Previous research has often focused on how meditation can improve cognition or emotional regulation. However, many meditation systems indicate that the deeper aim of meditation is to understand the "true nature" or "nature of the self," or to gain insight into the nature of reality. These seemingly mysterious aspects are often overlooked in modern science, as they are harder to integrate into secular frameworks. But from the perspective of predictive processing, the deeper meaning of these practices no longer seems mystical. We believe that these practices are the natural result of the state of "living in the present moment." In other words, by focusing on the present, meditation reduces the abstract predictive modeling in the brain, leading to different stages of meditation experiences.


In other words, meditation helps balance the brain's tendency toward hierarchical predictive processing, and this effect aligns closely with the brain's own mechanisms.


When our brain overpredicts thoughts and overthinks, leading to anxiety or tangled negative emotions and behaviors, meditation can bring us back to the present moment.
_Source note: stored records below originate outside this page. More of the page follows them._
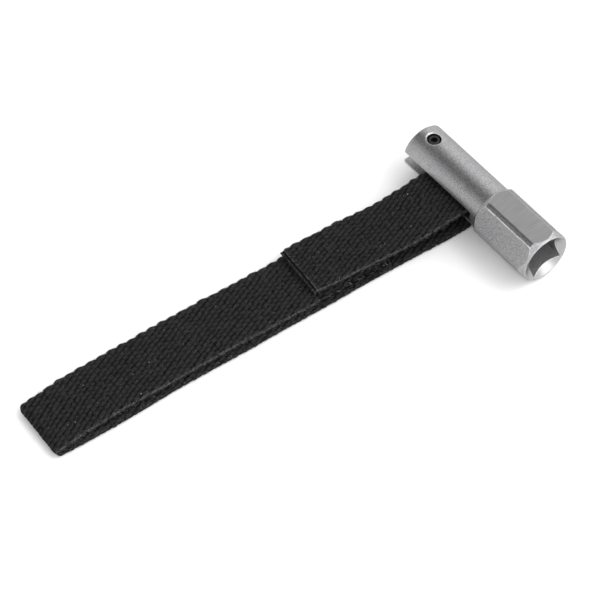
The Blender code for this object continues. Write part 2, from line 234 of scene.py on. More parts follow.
def width_at(s):
    """The webbing's width, in mm, at arc lengths s."""
    return np.interp(s, ROUTE_S, gaussian(ROUTE[:, 4]))


def gaussian(values):
    """The values with their steps evened out over WIDTH_REACH neighbours on each side."""
    kernel = bell(np.arange(-WIDTH_REACH, WIDTH_REACH + 1), WIDTH_REACH / 2.5)
    return np.convolve(np.pad(values, WIDTH_REACH, mode="edge"), kernel / kernel.sum(), "valid")


def s_where(y, part):
    """Arc length where the route passes y, on its top layer, lower run or upper run."""
    lowest = int(np.argmin(ROUTE[:, 1]))
    highest = int(np.argmax(ROUTE[:, 1]))
    rows = {"top": slice(0, highest), "lower": slice(highest, lowest), "upper": slice(lowest, len(ROUTE))}[part]
    ys, ss = ROUTE[rows, 1], ROUTE_S[rows]
    order = np.argsort(ys)
    return float(np.interp(y, ys[order], ss[order]))


S_SLOT_MOUTH = s_where(SLOT_MOUTH_Y, "top")
S_FOLD = float(ROUTE_S[int(np.argmin(ROUTE[:, 1]))])
S_UNDER_LAP = s_where(CUT_Y, "upper")
S_CORNER = float(ROUTE_S[int(np.argmax(ROUTE[:, 1]))])

# ---------------------------------------------------------------- weave
# The weave repeats on a slanted lattice: a float every PICK along the strap, in chains that step WALE / 2 sideways
# each time.
PICK = 2.2
WALE = 2.0
TILT = math.atan2(WALE / 2, PICK)

# one float: its place and turn vary, and so do its width and its height
FLOAT_SHIFT_ALONG = 0.32
FLOAT_SHIFT_ACROSS = 0.17
FLOAT_TURN = 0.10
FLOAT_HALF_LENGTH, FLOAT_END_POWER = 1.6, 2.4
FLOAT_HALF_WIDTH, FLOAT_WIDTH_CHANGE, FLOAT_SIDE_POWER = 1.06, 0.09, 2.2
FLOAT_HEIGHT, FLOAT_HEIGHT_CHANGE = 0.88, 0.16
# the slot beside each float, and the break between two picks
SLOT_HALF_WIDTH = 0.3
SLOT_HALF_LENGTH = 0.66
SLOT_DEPTH = 0.9
PICK_BREAK_DEPTH = 0.3
# the chains aren't quite straight, and those of the inner face lie to one side of the outer face's
CHAIN_WOBBLE_ALONG = 0.22
CHAIN_WOBBLE_ACROSS = 0.18
INNER_FACE_OFFSET = 0.6

JITTER_SIZE = 64
rng = np.random.default_rng(12)
JITTER = rng.uniform(-1, 1, (6, JITTER_SIZE, JITTER_SIZE))
# what each layer of JITTER varies in a float
SHIFT_ALONG, SHIFT_ACROSS, WIDTH, HEIGHT, TONE, TURN = range(6)
WAVES = [
    (rng.uniform(0.2, 0.5), rng.uniform(0.15, 0.5), rng.uniform(0, 6.28), rng.uniform(0, 6.28)) for _ in range(5)
]
WAVES_PEAK = 2.6


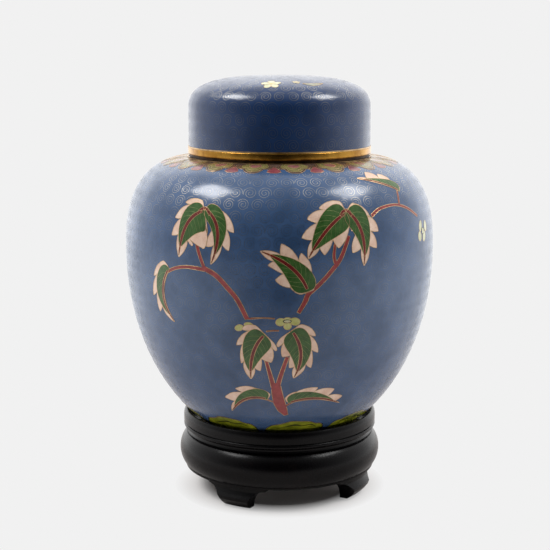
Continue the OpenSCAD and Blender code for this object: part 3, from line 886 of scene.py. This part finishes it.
def lay_spray(turn, jar, sheets, taken):
    """Lays all of one face's decoration, and notes every outline as taken."""
    chart = SideChart(jar, turn, JAR_SKIN)
    leaves = [Leaf(chart, rib, teeth, TWIG_RIB_WIDTH if name == "twig" else RIB_WIDTH)
              for name, (rib, teeth) in LEAVES.items()]
    stems = [ribbon(stem_line(chart, points), widths) for points, widths in STEMS.values()]
    for group in joined(stems):
        sheets["stems"].fill(chart, group, STEM_LIFT)
    leaf_edges = [leaf.pink for leaf in leaves]
    greens = [leaf.green for leaf in leaves]
    for k, stem in enumerate(stems):
        others = stems[:k] + stems[k + 1:] + leaf_edges
        sheets["wires"].rim_outside(chart, stem, others, CELL_WIRE, 0.5)
    for name, (petals, eye) in BLOSSOMS.items():
        petal_sheet = sheets["eyes" if name == "right" else "blossoms"]
        lay_blossom(chart, petals, eye, petal_sheet, sheets, leaf_edges, taken)
    for leaf in leaves:
        sheets["pink"].fill(chart, [leaf.pink], PINK_LIFT)
        sheets["green"].fill(chart, [leaf.green], GREEN_LIFT)
        sheets["ribs"].fill(chart, [leaf.rib], RIB_LIFT)
        sheets["wires"].rim_outside(chart, leaf.pink, greens, CELL_WIRE, 0.4)
        for outline in (leaf.green, leaf.rib):
            sheets["wires"].rim(chart, outline, FINE_WIRE)
        for vein in leaf.veins:
            sheets["veins"].wire(chart, vein, VEIN_WIRE)
    for arch in ARCHES:
        outline = ribbon(stem_line(chart, arch), [1.1, 1.2, 1.1])
        sheets["ribs"].fill(chart, [outline], DETAIL_LIFT)
        sheets["wires"].rim(chart, outline, FINE_WIRE)
        taken.add(chart, outline)
    for outline in stems + leaf_edges + greens:
        taken.add(chart, outline)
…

It then expands our awareness to a broader, more neutral, and non-judgmental perspective, allowing us to see insights and viewpoints that we usually miss. We begin to realize that all of our experiences can be like temporary visitors in our minds—naturally appearing and disappearing. Our brain and body become a spacious room, open to these experiences and feelings, inviting them in and allowing them to naturally fade away. We can separate ourselves from these experiences, understanding that they do not belong to "the self." These experiences exist and disappear independently, not bound to the "self."


In non-dual meditation, even this sense of "self" can vanish. Of course, this is a meditation state that most people may not yet be able to experience.